Q. They were upset with whom?
A. The owner, in other words, they came there with the intention it was private and that seemed to be the main conversation.
Id. at 61. All of the defendants and even the arresting officer acknowledged that the defendants were unaware they could be seen or even of the possibility that they could be seen from the surrounding area. While recklessness certainly does require less than subjective intent, it requires more than mere negligence to the possibility that an event might occur. See State v. Klein, 51 Ohio App.2d 1, 364 N.E.2d 1169 (1977) (negligence is insufficient to convict when recklessness is required).
The Majority focuses on three facts--the proximity of the Clapper house to the pool, the bright pool lights and the fact that the plastic covering on the fence was incomplete--to determine that the evidence was sufficient to convict Miller of recklessness.
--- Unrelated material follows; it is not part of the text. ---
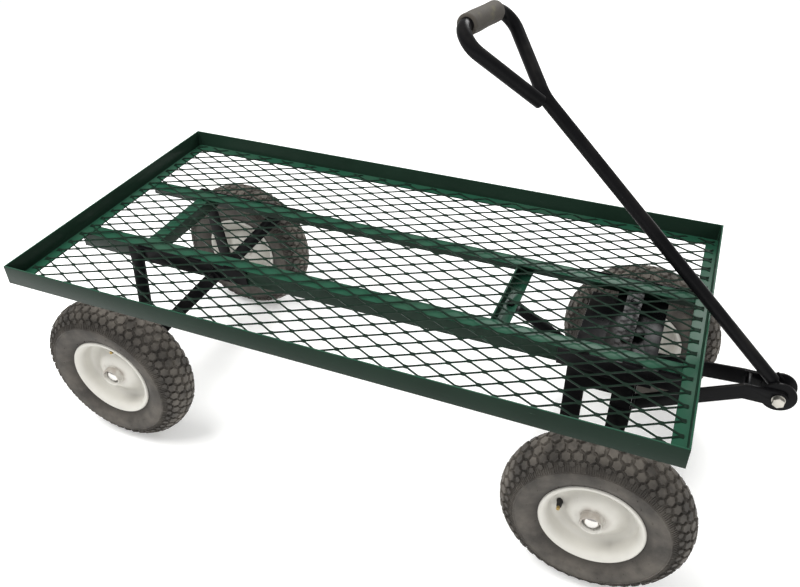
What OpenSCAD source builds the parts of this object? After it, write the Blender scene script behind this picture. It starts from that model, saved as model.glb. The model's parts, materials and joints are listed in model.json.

However, when one considers the remaining facts in the record, including Miller's discretion at the pool, his lack of knowledge of the surrounding area, his belief that the pool was private, the assurance that the privacy fence had been approved by the city, his shock at the fact that he could actually be seen by neighbors, and perhaps most significantly, that these events took place at a late-night private swimming club which professed to allow nude swimming, a rational trier of fact could conclude, at most, that Miller was negligent in walking nude from the jacuzzi to his towel. As discussed above, negligence is simply insufficient to convict Miller for a crime which requires, as one of its essential elements, criminal recklessness. The prosecution was required to demonstrate criminal recklessness as it is defined by Ohio law to convict Miller for criminal behavior. Miller's original conviction in this case was unjust because the evidence is simply insufficient to demonstrate the requisite recklessness. Unfortunately, the majority compounds the original injustice to Miller by once again allowing evidence of Miller's arguable negligence to stand in for criminal recklessness and denying him deserved habeas relief.
As I believe that the evidence in this case was constitutionally insufficient under the standard articulated in Jackson v. Virginia, I would reverse the decision of the district court and grant Miller's petition.
The Honorable James P. Churchill, Senior United States District Judge for the Eastern District of Michigan, sitting by designation
The municipal ordinance is identical to the Ohio public indecency statute, which reads as follows:
(A) No person shall recklessly do any of the following, under circumstances in which his or her conduct is likely to be viewed and affront others, not members of his or her household:
(1) Expose his or her private parts, or engage in masturbation.
Ohio Rev.Code Ann. Sec. 2907.09 (emphasis added).